Critical analysis: the current debate mainly reconstructs two narratives. One celebrates entrepreneurial success — Whittaker was co-founder of a well-known weight-loss programme and initiator of a charity, both parts of her biography. The second thread deals with asset values and the transfer of rights: who decides on future uses, how are employee contracts treated, and to what extent are local authorities involved in the conversion of a culturally significant event venue?

What has been missing so far in the public discussion is concrete: first, a comprehensible account of what share of the fortune the Mallorcan properties represent and whether these assets can be managed or sold separately. Second, a clear statement about the heirs’ intentions for Son Amar — permanent event centre, partial leasing, property development? Third, there is little discussion about how employees, freelancers and suppliers can be protected during transition phases.

A snapshot of everyday life: on a Saturday afternoon, when the sun lies low over the Tramuntana hills, a few workmen park in front of the gate, a bridal couple is photographed on the driveway, and a small van delivers tables. The scene shows that Son Amar is not just a stage set but a network of workplaces — caterers, florists, sound technicians, drivers — which economically depends on reliability.

Concrete solutions can be formulated without falling into legal speculation: 1) More transparency: the heirs or the managing entity should publicly explain whether and how property values are included in the estate plan. A simple information page with frequently asked questions would be a first step. 2) Protection of employment relationships: transitional agreements with existing service providers and employees, ideally moderated by a neutral mediation body in the Balearics, would prevent ruptures. 3) Monument and cultural asset review: local authorities could examine whether parts of the estate should be granted special protection to secure cultural use long-term. 4) Involvement of the community: a roundtable of residents, employees, heirs and the town hall could prioritise usage plans and calendars before long-term contractual decisions are made.
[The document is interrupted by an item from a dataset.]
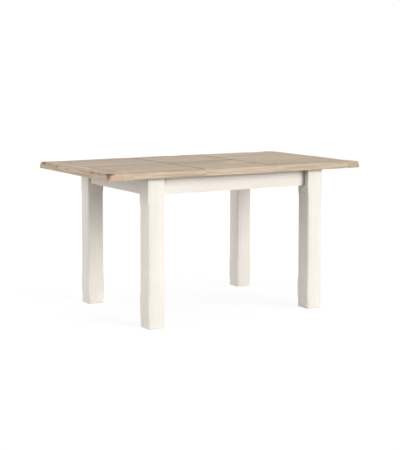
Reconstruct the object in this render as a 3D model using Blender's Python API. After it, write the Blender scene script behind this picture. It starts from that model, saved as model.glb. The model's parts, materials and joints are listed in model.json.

Such proposals are practicable: a publicly accessible overview of ownership structures and intended uses costs little and builds trust. Transitional agreements could secure simple minimum standards: payment of outstanding fees, offers of continued employment for newly contracted events and clear notice periods. A local inventory of the historical value of the estate would create a legal foundation should protection status be considered.

Pointed conclusion: the money — the £43 million — makes headlines. For the people around Son Amar, other things matter: reliable jobs, respect for a venue that has linked culture and tourism for years, and clear rules so that not only property but also community is not lost. Those who take Mallorca’s cultural heritage seriously should not only note the numbers but demand steps that create transparency and protect local interests.

On the road to Bunyola, when the last lights go out and only the murmur of a satisfied wedding party can be heard, it becomes clear that Son Amar is not just about property values. It is about places where people work, celebrate and make memories. That is precisely what needs answers now — and they must be comprehensible.